The Agency relied on Section 39(e)(i) in denying the operating permit requested by Paxton. Prior to this amendment, under both the Rules and Agency practice an operating permit would automatically issue for the same site given a development permit upon receipt by the Agency of a proper certification pursuant to Rule 205(d)*fn18 and confirmation of the proper nature of the certification by the Agency inspection required by Rule 316(b)(2). The Agency concedes that until Section 39(e)(i) became effective, it could not refuse to issue an operating permit based on alleged prior violations of federal, State, or local laws, regulations, standards, or ordinances in the operation of waste disposal sites. As prescribed by Rule 316(b)(1), an operating permit application need not contain information already submitted to the Agency in the development permit application regarding evidence adequate to prove that the operation of the landfill site would not violate the Act or regulations.
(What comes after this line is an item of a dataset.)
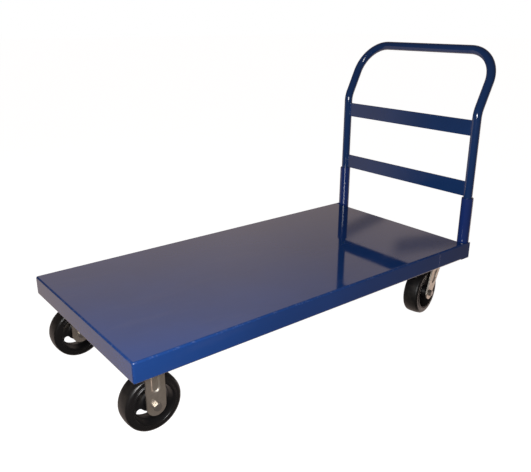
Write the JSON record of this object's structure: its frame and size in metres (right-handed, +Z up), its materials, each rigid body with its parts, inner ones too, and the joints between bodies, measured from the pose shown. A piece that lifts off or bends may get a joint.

Instead, the Rule allows this information to be incorporated by reference. Since all information required for the operating permit (other than the engineers certification and the Agency inspection) is submitted with the development permit application, the issuance of a development permit by the Agency was tantamount to the issuance of an operating permit prior to the enactment of Section 39(e).

II

Paxton has been operating its sanitary landfill site since approximately 1971. On August 30, 1979, plaintiff Stryker International Inc. (Stryker), through its sole shareholder and chief operating officer, Steve Martell, purchased Paxton; Stryker's sole business is the operation of Paxton.*fn19 From the time of the purchase until November 18, 1980, Paxton disposed of such refuse as garbage, demolition wastes, and liquid, semi-liquid, and solid hazardous and nonhazardous wastes in trenches constructed and sealed so as to contain the wastes and prevent contamination of ground and subsurface waters. The disposal of hazardous waste materials was discontinued after November 18, 1980. Paxton ceased virtually all operations after the denial of the operating permit on December 29, 1980.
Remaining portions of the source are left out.